We also do not appreciate how the “interstate character” of the defendant’s business makes any difference. The relevant facts were undisputed: Plavix was neither designed nor manufactured in California; no parties at issue resided in California; no product was sold to them in California; and none of them sustained injuries in California, let alone as a result of conduct directed at California.  On these facts, specific jurisdiction as we understand it bears no bias against companies doing business of an “interstate character.” We also would like to take a harder look at the court’s sliding scale.  In applying such a scale, the Court of Appeal relied mainly on a case that neither side cited in its briefs.

Perhaps most telling is the court’s discussion of the “reasonableness” of asserting jurisdiction over the defendant.  The defendant evidently did not argue that jurisdiction would be unreasonable, focusing instead on the argument that its forum contacts vis-a-vis the non-resident plaintiffs were insufficient.  But the court went ahead and wrote a multi-page explanation of why it is reasonable to keep all the hundreds of claims in California.  The court’s discussion is too long to summarize here, but it is fair to say that much of the court’s rationale for the “reasonableness” of jurisdiction appears to endorse the “mass tort” business model and the convenience and expediency it purportedly promises.  That’s not a sliding scale, but might relate to economies of scale.  We routinely see these kinds of arguments in opposition to motion to sever and transfer and motions to dismiss for forum non conveniens, and we disagree.

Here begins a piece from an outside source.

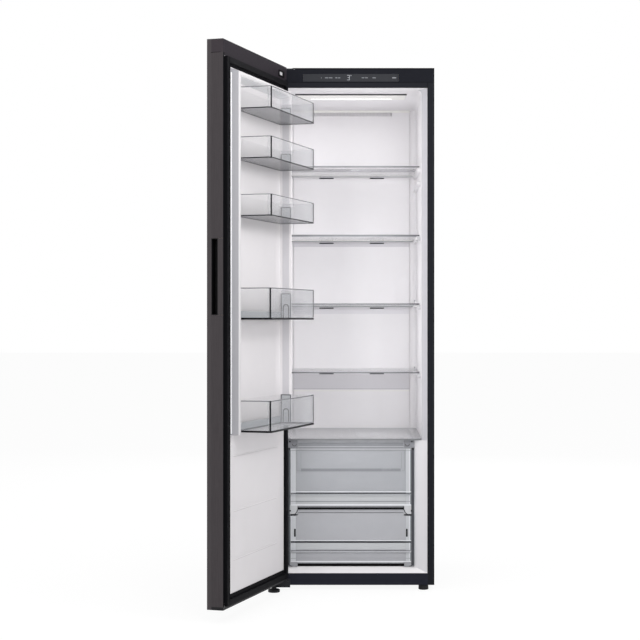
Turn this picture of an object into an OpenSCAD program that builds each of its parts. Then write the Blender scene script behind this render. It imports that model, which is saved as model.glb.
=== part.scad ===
// Single-door larder refrigerator, door open, in millimetres.
// X is to the right, Y goes back into the cabinet, Z is up.
// The origin is on the floor, below the middle of the cabinet's front plane.

/* [Cabinet] */
// Width of the cabinet and of the door
cabinet_w = 595; // [580:1:620]
// Depth of the cabinet behind its front plane
cabinet_d = 640; // [630:1:700]
// Height of the cabinet top above the floor
cabinet_h = 1860; // [1840:1:1950]
// Gap between the floor and the underside of the cabinet
foot_gap = 18; // [16:1:24]
// Thickness of the painted sheet steel
sheet_t = 1; // [0.8:0.1:1.4]

/* [Front frame] */
// Width of the side bars beside the door opening
side_bar_w = 23.5; // [22:0.5:26]
// Height of the steel rail over the opening
top_rail_h = 20; // [16:1:26]
// Height of the front cover that holds the display
top_cover_h = 51; // [46:1:60]
// Depth of the front cover along the cabinet top
top_cover_d = 70; // [68:1:90]
// Wall of the front cover
top_cover_t = 2.5; // [2:0.1:3]
// Height of the steel rail under the opening
base_rail_h = 42; // [40:1:48]
// Depth of the foot of the rail under the cabinet
base_rail_d = 40; // [40:1:60]
// Length of the display window
window_w = 340; // [240:1:360]
// Height of the display window
window_h = 27; // [20:1:30]
// Thickness of the display window
window_t = 2; // [1.5:0.1:2.4]

/* [Cavity] */
// Wall of the moulded liner
liner_t = 2; // [1.5:0.1:3]
// Cabinet side to the inner side wall
side_wall = 43.5; // [40:0.5:46]
// Cabinet top to the ceiling of the cavity
ceiling_wall = 76; // [75:1:90]
// Cabinet back to the inner back wall
back_wall = 80; // [78:1:90]
// Rise of the cavity floor over the rail
lip_rise = 20; // [14:1:26]
// Depth of the flared lip behind the opening
lip_d = 26; // [20:1:32]
// Radius of the upright corners at the back of the cavity
back_corner_r = 27; // [15:1:27]
// Radius of the ceiling's side corners
ceiling_corner_r = 16; // [6:1:22]
// Height of the drawer zone over the cavity floor
drawer_zone_h = 453; // [453:1:500]
// Width of the ledge on each side over the drawer zone
ledge_w = 27; // [24:1:30]
// Depth of the recess for the evaporator behind the back wall
recess_d = 38; // [36:1:44]
// Thickness of the duct panel's face
duct_panel_t = 3; // [2:0.5:4]
// Running gap round the duct panel
duct_gap = 1; // [0.5:0.1:2]

/* [Machine compartment] */
// Depth of the machine compartment
machine_d = 217; // [210:1:225]
// Height of the machine compartment over the underside
machine_h = 232; // [226:1:236]
// Insulated wall between the machine compartment and the cavity
step_wall = 40; // [32:1:40]
// Radius of the compressor shell
compressor_r = 72; // [60:1:78]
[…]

With the diminished scope of general jurisdiction after Bauman, plaintiffs will push the limits of specific jurisdiction, and BMS v. Superior Court is not the last word. For our part, we take our last words from the closing stanza of the Eagles’ Hotel California, which seems strangely apropos:  “Last thing I remember, I was running for the door.  I had to find the passage back to the place I was before.  ‘Relax,’ said the night man, ‘We are programmed to receive.  You can check out any time you like.  But you can never leave.’”  Welcome to the Hotel California.